Importers are increasingly diverting goods to neighboring West African countries to avoid soaring port charges in Nigeria.
Over the past month, multiple government agencies, terminal operators, and shipping companies have raised their fees by nearly 100%, making cargo clearance unaffordable for many businesses.
Lagos port, Nigeria’s busiest, has been particularly affected, with a sharp decline in activity, threatening the country’s ease of doing business agenda.
According to The Guardian Nigeria, clearing costs have surged, with processing fees for a 40-foot container jumping from N18–20 million to N26 million, while a 20-foot container has nearly doubled from N10.5 million to N20 million.

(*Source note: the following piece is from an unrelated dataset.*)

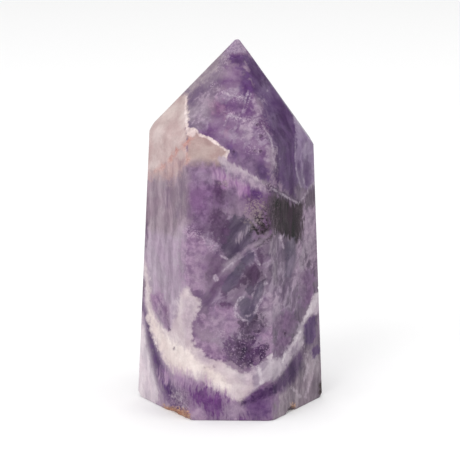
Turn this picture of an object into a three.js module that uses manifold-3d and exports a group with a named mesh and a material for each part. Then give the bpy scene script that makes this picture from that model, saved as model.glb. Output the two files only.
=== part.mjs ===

As a result, Nigerian ports are rapidly losing their competitive edge, forcing importers to shift operations to Ghana, Togo, and Benin Republic—undermining Nigeria’s long-standing role as the region’s primary trade hub.
The Nigerian Ports Authority (NPA) recently implemented a 15% increase in port charges, its first tariff adjustment since 1993.
Managing Director Dr. Abubakar Dantsoho stated that the increase aims to improve competitiveness and fund critical infrastructure projects, including upgrading outdated equipment, expanding port capacity, and enhancing efficiency.
The NPA relies on operational revenue to finance key initiatives such as channel dredging, port security, digital automation, energy efficiency, and staff training.
However, despite these efforts, Nigeria’s ports now handle fewer than two million Twenty-Foot Equivalent Units (TEUs), even though the country is the intended destination for 70% of West Africa’s trade.
The Manufacturers Association of Nigeria (MAN) has strongly opposed the tariff increase, warning of its impact on production costs and inflation.
MAN Director-General Segun Ajayi-Kadir criticized the timing of the hike, arguing that businesses are already grappling with high foreign exchange rates, rising energy costs, and other economic challenges.
Stakeholders have also raised concerns about the combined effect of the new port charges and the recently introduced 4% Free On-Board (FOB) charge by the Nigeria Customs Service, warning that these measures could have severe consequences for businesses and the broader economy.